Un buen ejercicio de estilo

El Othelo propuesto por la compañía de Gabriel Chamé ejemplifica bien cómo la esencia de lo cómico necesita de la condición de la incongruencia como un elemento necesario. Una incongruencia que, en este caso, bascula entre lo encapsulado bajo criterios académicos y lo que se ofrece a la expectación teatral; entre lo que se piensa que debería ser un clásico de Shakespeare y lo que es en realidad, a saber, un conjunto relativamente ordenado de textos que han de ser traídos a la vida en la labor dramatúrgica.

La diferencia entre esta propuesta y otras radica en que no existe en este Othelo la habitual solemnidad que invoca –y a veces exige- nuestra propia imaginación cuando se trata de los asuntos relacionados con la obra del bardo –o con la de otros insignes clásicos¬-, sino que se aleja decididamente de ella con la intención de dejar manar la fuente de lo ridículo, categoría estética que anima y motiva todo el conjunto y le da su específica e inconfundible unidad de estilo, que es la propia de un espectáculo de clown. Es de notar que se sigue así el espíritu marcado por Peter Brook contra el teatro mortal –del que, dice, Shakespeare siempre es víctima recurrente-, como también sus propios criterios para la concepción escénica del espacio vacío, donde la utilización de unas cajas cúbicas, huecas y abiertas en dos de sus lados, conforman los distintos mobiliarios para cada una de las escenas –con éxito desigual-, a lo que se añade un parco, aunque eficaz uso de la iluminación y una inteligente utilización de la cámara en directo para la grabación de los apartes de Yago –lo que aumenta la intimidad de los mismos y la simpatía del espectador-, proyectados sobre una tela blanca que hace las veces de ciclorama y fondo del escenario.

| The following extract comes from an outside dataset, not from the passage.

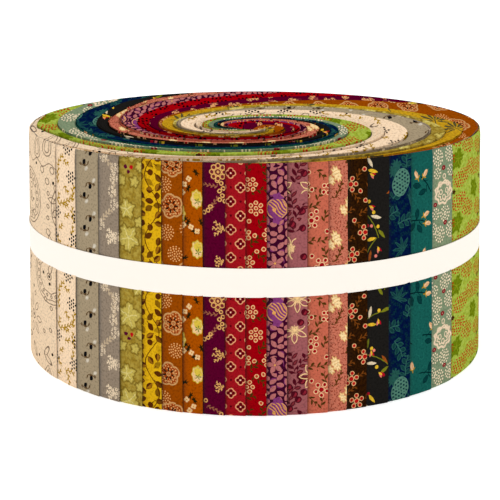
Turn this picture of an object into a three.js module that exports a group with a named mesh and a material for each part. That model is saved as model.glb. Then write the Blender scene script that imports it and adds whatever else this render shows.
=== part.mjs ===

Los actores que conforman el elenco conocen bien el oficio del clown, gestionan con presteza el flujo de comunicación con el público –al que incorporan fácilmente mediante rápidos apartes y guiños de complicidad- y despliegan sobre el escenario un dinámico e intenso juego actoral de juegos y abalorios físicos que rozan lo circense. Pero un planteamiento de estas características no podría funcionar sin la introducción de algún contraste que permitiera restablecer un cierto equilibrio entre lo trágico y lo cómico, para no convertir la comedia en mera parodia. En este sentido, Chamé considera conveniente recordar –o anunciar- al espectador el destino trágico de los personajes, un fin que por encima de las carcajadas y la risa envolvente sobrevuela todo el montaje como cendal mortuorio y silencioso. Y, al mismo tiempo, prefiere garantizar la posibilidad de evidenciar la señalada incongruencia entre el «concepto universal de lo trágico», que regularía el horizonte de expectativas vinculado a la propia recepción de la fábula de Othelo, y el «objeto particular de lo cómico», en la que se concretiza la fórmula de Chamé y al que responde, en gran medida, el código estilístico de los personajes.

El primero de tales contrapuntos, al que ya hemos aludido, viene suministrado por el propio sistema de referencias del espectador, quien acude al teatro con una idea preconcebida de Shakespeare y de la propia fábula de Othelo, al margen de que la acogida que se brinda al espectáculo sea de lo más generosa –algo, sin lugar a dudas, provocado por la buena prensa con la que el mismo ha llegado a España-. El segundo, más interesante desde el estudio de la recepción, responde a una decisión artística asociada a la desigual distribución de los roles: frente a los personajes jugados por Justina Grande (Desdémona, Brabanzio, Bianca) o López Carzolio (Rodrigo, Cassio, Ludovico, Emilia), que vendrían a encarnar el rol de los augustos, y contra el propio Hernán Franco (Yago), quien asumiría el papel de Cariblanco o de Pierrot, se dibuja la propuesta de Matías Bassi (Othelo) en términos genuinamente trágicos.